Amis macronistes devenez macroniens

La démocratie est un processus fragile et j’avais déjà fait une article sur ce sujet.
Macron a encore fait preuve de maladresse. A la veille d’une manifestation qui pourrait être violente (on espère que non), il affirme que certains français n’ont pas le sens de l’effort. C’est probablement vrai pour certains et je suis globalement d’accord sur les grands traits (on a des droits et des devoirs) mais la formulation est pour le moins maladroite.  « Les troubles que notre société traverse, a-t-il dit, sont aussi parfois dus et liés au fait que beaucoup de nos concitoyens pensent qu’on peut obtenir sans que cet effort soit apporté. » Et de développer cette phrase alambiquée : « Parfois, on a trop souvent oublié qu’à côté des droits de chacun dans la République – et notre République n’a rien à envier à beaucoup d’autres pays, je peux vous le dire à cet égard -, il y a des devoirs. »

La maladresse est excusable. Nous le sommes tous à un moment ou à un autre. Mais la succession de propos s’apparente tout de même à une forme de violence. Une de plus. Toujours une de plus. Il y en a eu beaucoup quand même.

Macronistes ou Marcroniens ?

Pour commencer je souhaite dire que ce qui suit est valable pour toutes les forces politiques modérées. Pour les plus radicaux cela me semble peine perdue. Ils sont en colère et la colère produit des propos radicaux. Mais sait-on jamais ? Selon les linguistes, il y aurait une différence entre macronistes et macroniens. Le premier terme désignant une attitude belliqueuse et le second une attitude plus pacifique propice au dialogue. Je vous invite à rejoindre cette voie-là et devenir macroniens. Personnellement, je réprouve la violence. La dernière fois que je me suis battu, c’était il y a plus de 30 ans.
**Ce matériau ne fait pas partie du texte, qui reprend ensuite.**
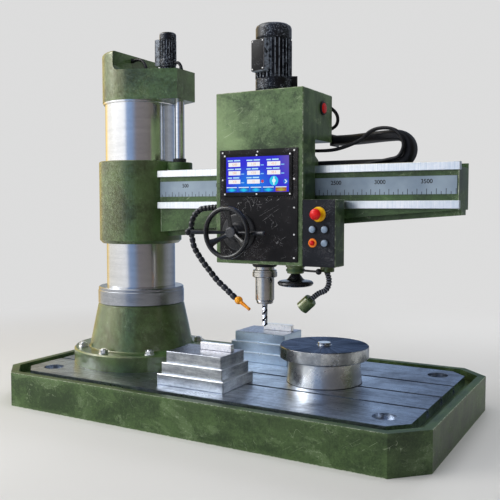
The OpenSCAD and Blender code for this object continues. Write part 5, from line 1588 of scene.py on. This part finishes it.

Je devais avoir 16 ou 17 ans et c’était dans une bagarre générale à l’ancienne lors d’un match de rugby. C’est dire. Une réponse stupide à une provocation bête et méchante de l’équipe adverse et comme mon frère jumeau était pris dans la bagarre j’ai réagi de manière inadéquate et émotionnelle. Mais cela m’a appris que dans certaines circonstances on pouvait déraper. Moi le premier. J’ai retenu la leçon. Je ne suis pas un grand délinquant non plus. Je paie des impôts sans optimisation fiscale et ma plus grosse infraction est d’avoir écopé de 4 points de retrait de permis, pour avoir grillé, un soir par inadvertance, un feu rouge (radar automatique). La sanction était amplement méritée, j’ai payé mon amende. Il n’y avait rien à dire de plus. Je fuis les révolutionnaires et les extrêmes. Ce n’est pas ma tasse de thé. Je les trouve en général dangereux car le désordre touche d’abord les plus fragiles. Donc ni Mélanchon et son amour du Vénézuela, ni le Pen n’ont ma sympathie. Mais je comprends que certaines personnes guidées par la colère soient charmées par ces sirènes. Et comme je puise souvent à mes racines chrétiennes, je pense à cette citation.  «Qui vit par l’épée, périra par l’épée» (Mt 26,52)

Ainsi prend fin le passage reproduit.